Thousands of credits stolen from the Razz Casino on Chance is just the beginning! Milton ‘The Monk’ Hawthorne, security officer, has robbed the Razz Casino and fled the system. Carrie O’Malley, owner of the casino, has hired the crew of MV Dust Runner to locate Hawthorne and recover the stolen money. However, Hawthorne may have far bigger plans, including an act of revenge that may change the course of Cascadian politics forever. Is Hawthorne a mad genius? Or just a pawn in a far greater conspiracy? Can the characters stop Hawthorne? Can they recover the money?
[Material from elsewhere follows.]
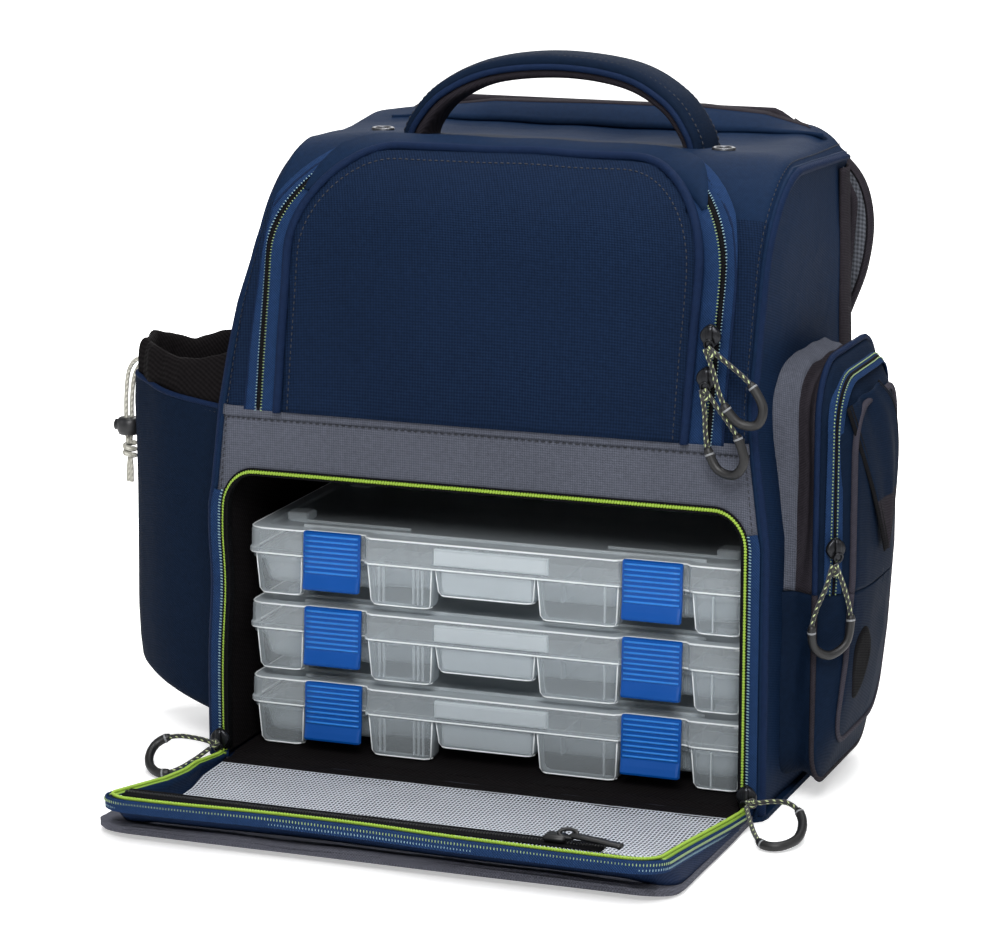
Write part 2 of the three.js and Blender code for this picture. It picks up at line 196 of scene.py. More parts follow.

Because these were linked one-shots, they had a somewhat hastily assembled feel to them. By bringing them all together, Gypsy Knight Games has actually managed to give a more coherent campaign feel to them. Furthermore, there is excellent character art to accompany the pregens. Overall, Gypsy Knight Games has made sure that if you purchased the original adventures you will be happy with the upgrade. While these adventures are specific to the ATU of the Clement Sector, they can be ported into the OTU or another ATU with minimal effort, as Gypsy Knight Games has made every effort to keep it generic with references that are quite universal and may be applied to other universes because of common tropes. This might also be a weakness, though – they risk becoming ‘vanilla’, as in the early days of GDW’s Traveller or the original Star Trek, where stand-ins for the powers of the day are rife. While we all steal from the headlines or do a riff from current events, and thus risk our adventures becoming dated, Gypsy Knight Games steadfastly avoids this pitfall. Their work occasionally does, however, have a bit of a hasty or unfinished nature about it. That is not necessarily a bad thing, as it is very much in keeping with the “Old School Revival” – to make roleplaying more sandbox-like.

Personally, I prefer a more narrativist approach with different sounds, smells, colours described prose, whether purple or otherwise. This gives a full sense of depth to an adventure that adds to the Sense of Wonder that is so vital to SFRPGs. Boxed purple prose and flowcharts would do it, as in the ‘nugget’ adventure format from DGP. However, I realize that is not how Traveller operates. Or at least not since DGP’s sad demise.

The adventures themselves are well written and follow a pretty standard set of tropes. There are no great mysteries or enigmas to be solved. In many ways they would right home in an espionage game. They do utilize the “international” elements of the Clement Sector but in ways that native inhabitants might find rather stereotypical. However, Traveller has long been “Yanks in Space” and even the shifting of the license over to Mongoose has done little to shift that bias beyond their 2300AD line.

All in all, it is a solid product, but perhaps not for everyone – as my Traveller campaigns come to resemble more Star Trek or Battlestar Galactica (which place an emphasis on exploration), these settled areas give a more Firefly feel to the game. And, many people have compared Traveller to Firefly – naturally, it is a matter of choice. If referees are looking to integrate a sense of wonder into the adventures, they are best off picking up the subsector guides which will give more detail on worlds and systems.